[Problem to solve]
Copy out every line in which the string "groups" occurs.

[Data]

* * * * * * * * *

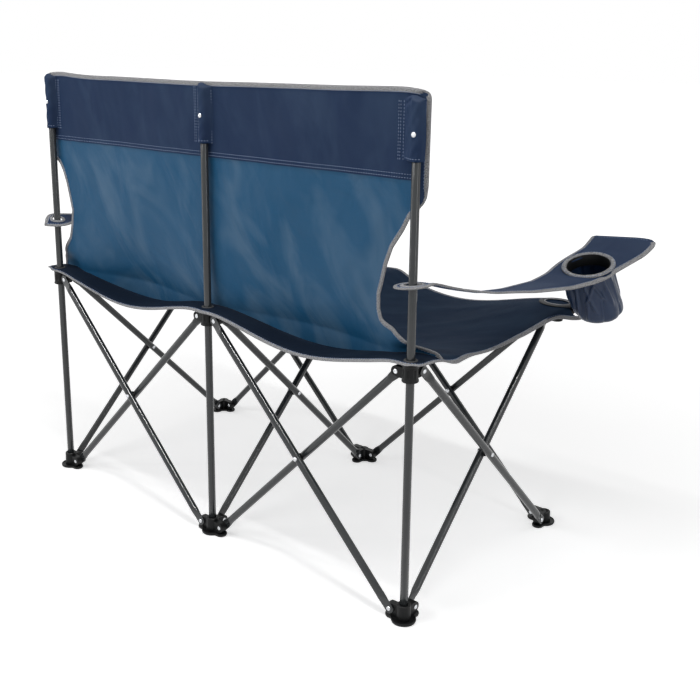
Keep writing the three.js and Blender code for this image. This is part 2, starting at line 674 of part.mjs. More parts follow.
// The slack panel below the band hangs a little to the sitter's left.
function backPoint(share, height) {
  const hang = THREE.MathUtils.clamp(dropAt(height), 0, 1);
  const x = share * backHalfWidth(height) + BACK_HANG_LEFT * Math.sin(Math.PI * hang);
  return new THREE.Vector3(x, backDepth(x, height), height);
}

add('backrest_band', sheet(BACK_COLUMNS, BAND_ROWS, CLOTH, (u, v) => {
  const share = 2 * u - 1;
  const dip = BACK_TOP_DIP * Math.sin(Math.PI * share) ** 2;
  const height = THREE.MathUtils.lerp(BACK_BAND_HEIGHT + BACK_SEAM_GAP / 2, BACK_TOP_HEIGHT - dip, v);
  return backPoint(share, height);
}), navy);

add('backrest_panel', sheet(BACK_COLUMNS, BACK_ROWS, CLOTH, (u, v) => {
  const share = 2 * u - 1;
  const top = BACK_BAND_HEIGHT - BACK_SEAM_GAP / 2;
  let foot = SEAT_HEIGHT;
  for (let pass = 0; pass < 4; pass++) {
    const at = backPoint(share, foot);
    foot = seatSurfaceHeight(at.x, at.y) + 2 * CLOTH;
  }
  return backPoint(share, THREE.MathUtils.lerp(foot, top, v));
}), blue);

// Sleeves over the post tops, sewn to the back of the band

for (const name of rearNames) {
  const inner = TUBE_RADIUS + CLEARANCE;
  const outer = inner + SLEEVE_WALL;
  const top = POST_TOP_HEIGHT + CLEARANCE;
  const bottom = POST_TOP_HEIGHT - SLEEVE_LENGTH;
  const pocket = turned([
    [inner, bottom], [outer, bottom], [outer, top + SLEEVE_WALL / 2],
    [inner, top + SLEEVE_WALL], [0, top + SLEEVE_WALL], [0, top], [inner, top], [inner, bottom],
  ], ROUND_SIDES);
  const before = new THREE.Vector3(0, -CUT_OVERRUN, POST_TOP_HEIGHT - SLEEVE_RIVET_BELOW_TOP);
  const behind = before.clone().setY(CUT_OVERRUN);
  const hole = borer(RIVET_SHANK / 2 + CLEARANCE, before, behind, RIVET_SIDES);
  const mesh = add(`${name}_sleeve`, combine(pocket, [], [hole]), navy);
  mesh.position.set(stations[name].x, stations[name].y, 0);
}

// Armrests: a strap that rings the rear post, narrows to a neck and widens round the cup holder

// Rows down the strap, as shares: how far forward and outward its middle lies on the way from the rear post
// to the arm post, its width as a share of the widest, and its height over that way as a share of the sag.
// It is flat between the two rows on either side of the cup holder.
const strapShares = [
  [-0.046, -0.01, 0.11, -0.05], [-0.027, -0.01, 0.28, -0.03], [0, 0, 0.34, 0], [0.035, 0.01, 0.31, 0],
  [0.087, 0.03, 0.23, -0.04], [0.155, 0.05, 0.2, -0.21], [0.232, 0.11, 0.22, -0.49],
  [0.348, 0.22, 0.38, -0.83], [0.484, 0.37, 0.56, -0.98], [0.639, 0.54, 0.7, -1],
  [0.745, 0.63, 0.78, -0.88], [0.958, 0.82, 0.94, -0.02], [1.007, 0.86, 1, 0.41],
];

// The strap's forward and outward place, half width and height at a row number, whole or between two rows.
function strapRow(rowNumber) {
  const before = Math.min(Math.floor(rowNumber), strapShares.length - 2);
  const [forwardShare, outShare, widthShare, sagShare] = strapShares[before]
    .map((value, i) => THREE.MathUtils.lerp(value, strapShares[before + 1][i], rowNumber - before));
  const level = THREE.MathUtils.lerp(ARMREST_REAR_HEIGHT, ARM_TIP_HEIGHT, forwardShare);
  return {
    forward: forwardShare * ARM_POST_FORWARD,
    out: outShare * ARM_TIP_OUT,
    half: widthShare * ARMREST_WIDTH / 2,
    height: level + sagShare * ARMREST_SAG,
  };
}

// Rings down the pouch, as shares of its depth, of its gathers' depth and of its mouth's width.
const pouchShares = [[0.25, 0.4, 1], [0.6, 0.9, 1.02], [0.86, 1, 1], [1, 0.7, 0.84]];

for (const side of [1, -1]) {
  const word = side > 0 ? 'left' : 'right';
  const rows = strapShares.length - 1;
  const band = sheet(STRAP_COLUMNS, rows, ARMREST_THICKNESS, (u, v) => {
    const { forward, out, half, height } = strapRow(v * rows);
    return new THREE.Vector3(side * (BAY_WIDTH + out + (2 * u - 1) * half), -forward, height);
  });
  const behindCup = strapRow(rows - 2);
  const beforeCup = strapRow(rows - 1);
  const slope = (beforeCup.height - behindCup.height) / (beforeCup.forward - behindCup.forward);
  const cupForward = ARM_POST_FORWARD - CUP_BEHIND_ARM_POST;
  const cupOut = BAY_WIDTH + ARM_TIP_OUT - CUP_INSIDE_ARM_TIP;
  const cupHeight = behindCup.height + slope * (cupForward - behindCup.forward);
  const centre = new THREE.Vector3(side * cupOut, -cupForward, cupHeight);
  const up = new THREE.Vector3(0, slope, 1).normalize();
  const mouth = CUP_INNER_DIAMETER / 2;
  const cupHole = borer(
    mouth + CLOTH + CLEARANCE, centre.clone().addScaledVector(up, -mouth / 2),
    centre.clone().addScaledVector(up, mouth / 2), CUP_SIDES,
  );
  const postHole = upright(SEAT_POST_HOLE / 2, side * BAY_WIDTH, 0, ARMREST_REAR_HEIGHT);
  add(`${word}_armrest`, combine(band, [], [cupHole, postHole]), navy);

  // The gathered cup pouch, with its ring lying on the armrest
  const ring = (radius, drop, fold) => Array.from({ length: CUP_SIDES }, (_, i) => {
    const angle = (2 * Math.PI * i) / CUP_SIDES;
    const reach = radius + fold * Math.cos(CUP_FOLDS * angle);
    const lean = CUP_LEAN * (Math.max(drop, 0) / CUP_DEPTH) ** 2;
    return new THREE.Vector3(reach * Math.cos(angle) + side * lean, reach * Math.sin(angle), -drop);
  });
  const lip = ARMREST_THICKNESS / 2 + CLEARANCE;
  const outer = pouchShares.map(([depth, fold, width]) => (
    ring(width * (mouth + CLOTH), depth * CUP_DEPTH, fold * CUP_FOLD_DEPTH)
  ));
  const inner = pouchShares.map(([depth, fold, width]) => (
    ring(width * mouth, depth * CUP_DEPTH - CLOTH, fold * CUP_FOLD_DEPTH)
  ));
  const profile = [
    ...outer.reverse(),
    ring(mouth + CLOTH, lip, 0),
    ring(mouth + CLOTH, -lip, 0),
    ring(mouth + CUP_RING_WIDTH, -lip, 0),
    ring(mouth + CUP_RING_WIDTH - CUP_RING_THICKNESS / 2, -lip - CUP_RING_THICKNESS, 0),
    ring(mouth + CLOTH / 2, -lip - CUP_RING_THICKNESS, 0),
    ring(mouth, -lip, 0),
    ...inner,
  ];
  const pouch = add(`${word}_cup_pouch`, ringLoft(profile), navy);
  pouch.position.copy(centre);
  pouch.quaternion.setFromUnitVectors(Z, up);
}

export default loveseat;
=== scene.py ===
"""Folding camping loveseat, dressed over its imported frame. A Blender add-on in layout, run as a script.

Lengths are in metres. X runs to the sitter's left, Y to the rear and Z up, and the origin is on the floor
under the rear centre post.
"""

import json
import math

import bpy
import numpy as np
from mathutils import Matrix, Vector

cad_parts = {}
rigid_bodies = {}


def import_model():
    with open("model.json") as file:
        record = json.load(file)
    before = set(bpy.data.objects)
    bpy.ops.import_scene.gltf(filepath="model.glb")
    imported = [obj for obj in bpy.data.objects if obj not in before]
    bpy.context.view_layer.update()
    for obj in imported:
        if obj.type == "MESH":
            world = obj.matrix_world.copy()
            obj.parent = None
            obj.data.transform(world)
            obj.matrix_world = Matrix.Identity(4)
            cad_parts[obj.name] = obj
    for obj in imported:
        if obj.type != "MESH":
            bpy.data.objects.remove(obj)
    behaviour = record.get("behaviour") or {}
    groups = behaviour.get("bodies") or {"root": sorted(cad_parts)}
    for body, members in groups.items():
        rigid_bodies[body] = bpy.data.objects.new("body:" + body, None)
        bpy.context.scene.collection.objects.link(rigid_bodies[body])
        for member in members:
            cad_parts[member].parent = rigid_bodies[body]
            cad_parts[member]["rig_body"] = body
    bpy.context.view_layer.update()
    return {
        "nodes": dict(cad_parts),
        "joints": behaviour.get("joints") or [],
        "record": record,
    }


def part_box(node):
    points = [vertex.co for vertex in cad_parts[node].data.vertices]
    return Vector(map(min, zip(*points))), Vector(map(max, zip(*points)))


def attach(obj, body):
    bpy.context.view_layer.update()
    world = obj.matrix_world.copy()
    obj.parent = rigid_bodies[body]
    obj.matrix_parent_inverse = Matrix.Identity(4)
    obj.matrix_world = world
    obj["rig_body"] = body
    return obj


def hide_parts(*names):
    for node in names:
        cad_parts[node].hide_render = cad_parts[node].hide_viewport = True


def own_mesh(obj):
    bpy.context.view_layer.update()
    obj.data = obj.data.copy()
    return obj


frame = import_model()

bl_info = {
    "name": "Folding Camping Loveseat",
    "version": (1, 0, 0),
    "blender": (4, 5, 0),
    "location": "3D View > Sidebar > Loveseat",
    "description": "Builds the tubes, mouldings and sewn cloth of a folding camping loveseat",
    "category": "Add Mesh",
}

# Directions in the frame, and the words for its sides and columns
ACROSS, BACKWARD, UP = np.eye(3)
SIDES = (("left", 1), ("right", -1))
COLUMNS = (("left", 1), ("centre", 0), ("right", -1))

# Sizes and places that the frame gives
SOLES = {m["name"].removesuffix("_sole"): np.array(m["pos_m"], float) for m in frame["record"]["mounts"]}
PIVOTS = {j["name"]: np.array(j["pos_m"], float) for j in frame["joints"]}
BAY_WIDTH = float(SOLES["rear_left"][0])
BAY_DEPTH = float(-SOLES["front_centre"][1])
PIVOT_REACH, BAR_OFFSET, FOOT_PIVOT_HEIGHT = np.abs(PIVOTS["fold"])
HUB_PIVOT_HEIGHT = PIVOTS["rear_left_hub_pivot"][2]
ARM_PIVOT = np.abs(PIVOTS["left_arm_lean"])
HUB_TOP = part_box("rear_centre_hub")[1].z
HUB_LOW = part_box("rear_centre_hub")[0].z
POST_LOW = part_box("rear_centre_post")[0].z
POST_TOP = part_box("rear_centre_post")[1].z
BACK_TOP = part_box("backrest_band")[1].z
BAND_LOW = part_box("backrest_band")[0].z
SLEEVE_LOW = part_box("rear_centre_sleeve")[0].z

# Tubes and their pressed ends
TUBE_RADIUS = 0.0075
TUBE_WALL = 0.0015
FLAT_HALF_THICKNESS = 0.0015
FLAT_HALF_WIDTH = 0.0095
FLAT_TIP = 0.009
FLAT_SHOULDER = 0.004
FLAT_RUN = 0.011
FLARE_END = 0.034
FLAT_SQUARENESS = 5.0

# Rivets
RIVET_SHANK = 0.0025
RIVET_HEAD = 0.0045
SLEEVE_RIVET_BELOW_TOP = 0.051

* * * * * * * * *

[Solution]
    groups = behaviour.get("bodies") or {"root": sorted(cad_parts)}
    for body, members in groups.items():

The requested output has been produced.